2004-05-11
Once A Planner, Always A Planner?

hearing: The Voyager - Starflyer 59 (mmmMmm)
reading: Emma by Jane Austen
wearing: black mini skirt with a paper pinned just above the hem that says "all is vanity", super long off white shirt, black belt loosely slung over aforementioned shirt, black wristwarmer, socks...

Mmmm...yogurt. More specifically, Yoplait Whips. I can't stand the consistencies of normal yogurt, but pump it with air to make it "light and fluffy" and you have me sold. Even more specifically, I am indulging in Pina Colada flavored. Divine. Although I must admit that my favorite flavor is still raspberry mousse. I have a thing for raspberry flavored foods...right up there with banana...although with banana, its closer to obsession.

So here I am rambling about what I am passing off for my breakfast. Delicious as it was, that wasn't really what I came to write about. Imagine that.

Last night, I took a very late night trip to the store with my father. On the way back, he questioned me as to what my plans were after I get my GED.

My answer? I had none. I have none. I haven't been planning really. I sat there in a silent stupor twisting my hands and glancing up and down the road, trying to think of a suitable answer. About all I know, is that I am postively assured that I want to be a teacher. I could passionately speak of the good of the profession, the cultural and social beneficence of teachers, the desperate need for more and teachers of high intelligence, skills and talent, my lack of concern about the very low salary and my passion to teach literature/english classes to (gasp) high school aged children, for hours. I did consider it for hours last night and almost launched into a lecture here, until I grew too tired.

I have that figured out, and feel that its honestly and truely my calling, despite what people may tell me about throwing myself away on such a lowly profession (all untruths). But I haven't thought everything else through exactly.

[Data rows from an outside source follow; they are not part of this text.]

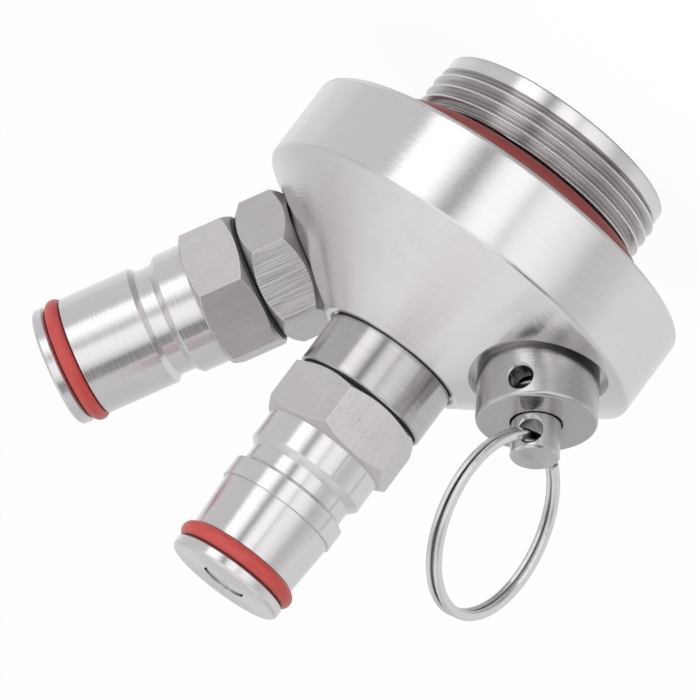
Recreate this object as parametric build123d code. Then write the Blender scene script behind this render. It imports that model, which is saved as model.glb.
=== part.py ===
from build123d import *
import os
from math import cos, radians, sin, sqrt, tan

# Stainless cleaning adapter for a small screw-top keg, in millimetres.
# The frame's origin is the centre of the neck's tip, +Z runs up through the centre post,
# the side post leans towards +X and the relief valve towards -X.

# Head
FLANGE_RADIUS = 30.5
FLANGE_THICKNESS = 12.3
FLANGE_ROUND = 0.9
NECK_LENGTH = 13.8
PILOT_RADIUS = 18.05
PILOT_LENGTH = 2.2
PILOT_CHAMFER = 0.2
THREAD_RADIUS = 18.55
RELIEF_RADIUS = 17.6
RELIEF_LENGTH = 4.5
NECK_BORE_RADIUS = 15.0
NECK_BORE_CHAMFER = 0.6
HEAD_WALL = 9.3
CONE_TOP_RADIUS = 11.2
DOME_TOP_RADIUS = 7.5
PORT_TILT = 35.0
PORT_CROSSING_HEIGHT = 1.8
CENTRE_SPOT_DEPTH = 0.45
CENTRE_SPOT_MARGIN = 0.45
SIDE_SPOT_MARGIN = 0.2
SIDE_SPOT_DEPTH = 2.2
RELIEF_SPOT_RADIUS = 9.65
RELIEF_SPOT_DEPTH = 1.6

# Clearances: screwed joints, rubber against metal, sliding pieces
SCREW_CLEARANCE = 0.05
SEAL_CLEARANCE = 0.05
SLIDE_CLEARANCE = 0.25

# Neck seal
NECK_SEAL_SECTION = 4.1

# Adapters under the posts
HEX_ACROSS_FLATS = 19.05
HEX_CORNER_SLOPE = 30.0
ADAPTER_STUB_RADIUS = 6.6
ADAPTER_SPIGOT_RADIUS = 7.1
ADAPTER_SPIGOT_LENGTH = 9.5
ADAPTER_SPIGOT_CHAMFER = 0.5
ADAPTER_PASSAGE_RADIUS = 3.1
SPRING_POCKET_DEPTH = 0.8
GASKET_THICKNESS = 0.3
GASKET_INSET = 0.35
COLLAR_RADIUS = 10.0
COLLAR_HEIGHT = 7.95
COLLAR_CHAMFER = 0.25
NUT_HEIGHT = 8.1
NUT_GAP = 1.4
NUT_FACE_INSET = 0.55
NUT_CORNER_SLOPE = 40.0
NUT_CORNER_ANGLE = 14.0
NUT_NECK_RADIUS = 7.6
NUT_SEAL_SECTION = 1.8

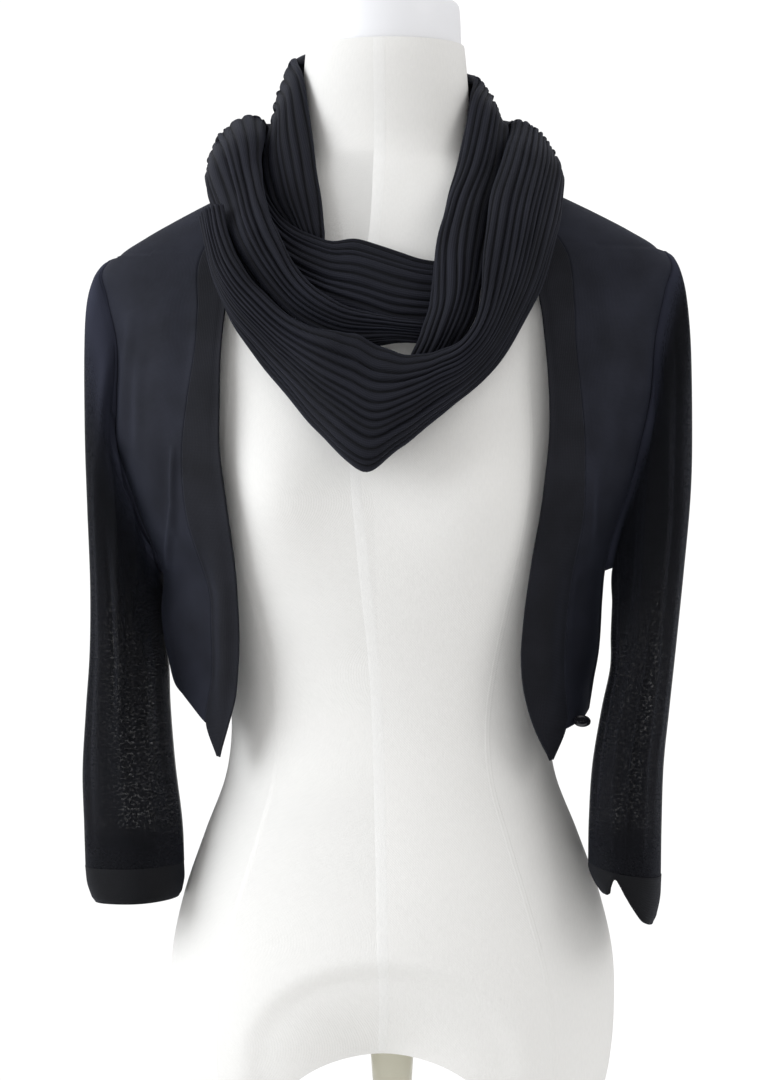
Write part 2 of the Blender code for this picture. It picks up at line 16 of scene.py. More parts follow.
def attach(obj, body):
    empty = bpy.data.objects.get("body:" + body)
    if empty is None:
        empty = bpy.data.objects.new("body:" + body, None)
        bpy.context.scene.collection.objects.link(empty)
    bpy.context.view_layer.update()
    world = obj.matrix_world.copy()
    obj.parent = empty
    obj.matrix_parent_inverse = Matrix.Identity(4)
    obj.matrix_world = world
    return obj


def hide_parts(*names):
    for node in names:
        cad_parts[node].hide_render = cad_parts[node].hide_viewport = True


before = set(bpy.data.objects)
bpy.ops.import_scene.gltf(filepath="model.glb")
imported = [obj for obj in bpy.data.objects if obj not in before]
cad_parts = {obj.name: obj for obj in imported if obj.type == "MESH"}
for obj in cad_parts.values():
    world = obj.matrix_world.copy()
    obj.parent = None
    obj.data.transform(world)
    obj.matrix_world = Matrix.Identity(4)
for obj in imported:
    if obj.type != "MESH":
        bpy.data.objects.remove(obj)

MM = 0.001                   # the tables below are in millimetres, Blender works in metres
LEFT, RIGHT = -1, 1          # the viewer's sides, as seen from the front
SIDE_NAMES = {LEFT: "left", RIGHT: "right"}
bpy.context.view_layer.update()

# %% [markdown]
# ## Reading a table as a smooth curve
# A dressmaker writes down a few measures and draws a fair line through them. `sample` does the same:
# a cubic through the rows of a table. A spline object would do it too, but a function can be asked
# for thousands of points at once, and every piece of the garment is drawn with it.

# %% A smooth curve through the rows of a table
def sample(table, key):
    """Values of a table at one or many keys, on a cubic through its rows."""
    rows = np.array(table, dtype=float)
    rows = rows[np.argsort(rows[:, 0])]
    keys, values = rows[:, 0], rows[:, 1:]
    slopes = np.gradient(values, keys, axis=0)
    key = np.asarray(key, dtype=float)
    i = np.clip(np.searchsorted(keys, key) - 1, 0, len(keys) - 2)
    step = (keys[i + 1] - keys[i])[..., None]
    t = np.clip((key - keys[i])[..., None] / step, 0.0, 1.0)
    return ((2 * t**3 - 3 * t**2 + 1) * values[i] + (t**3 - 2 * t**2 + t) * step * slopes[i]
            + (3 * t**2 - 2 * t**3) * values[i + 1] + (t**3 - t**2) * step * slopes[i + 1])


def through(shapes, count):
    """count shapes on a smooth run through a list of shapes with the same number of points."""
    table = [(k, *np.ravel(shape)) for k, shape in enumerate(shapes)]
    return sample(table, np.linspace(0, len(shapes) - 1, count)).reshape(count, *np.shape(shapes[0]))


# %% [markdown]
# ## The dress form, as level rings
# The form is a padded torso under tight linen. A level section of it is half an ellipse in front and
# half an ellipse behind, and the bust is a soft swelling on top. The cloth of the cardigan is drawn
# from these same rings, moved out by its ease, so it can never cut through the form.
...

After sitting in silence at the stoplight for several moments, with the glare of the red light shining down upon us, my father finally broke the silence. He remarked how I had always been a planner and he couldn't possibly imagine that that had changed. He was sure that I had things planned out. And left unspoken, I believe he thought I was purposely hiding my plans from him.

I wasn't though, I have honestly given it very little thought. But I suppose, being that I am finishing my GED up this year, being that I am probably going to begin taking college classes, being that I am going to be eighteen this year, really must put more thought into this and move with a little more decisive action.

Baby steps though....baby steps...

I am going to shove this aside again for awhile and go busy myself about some unexceptional household chores.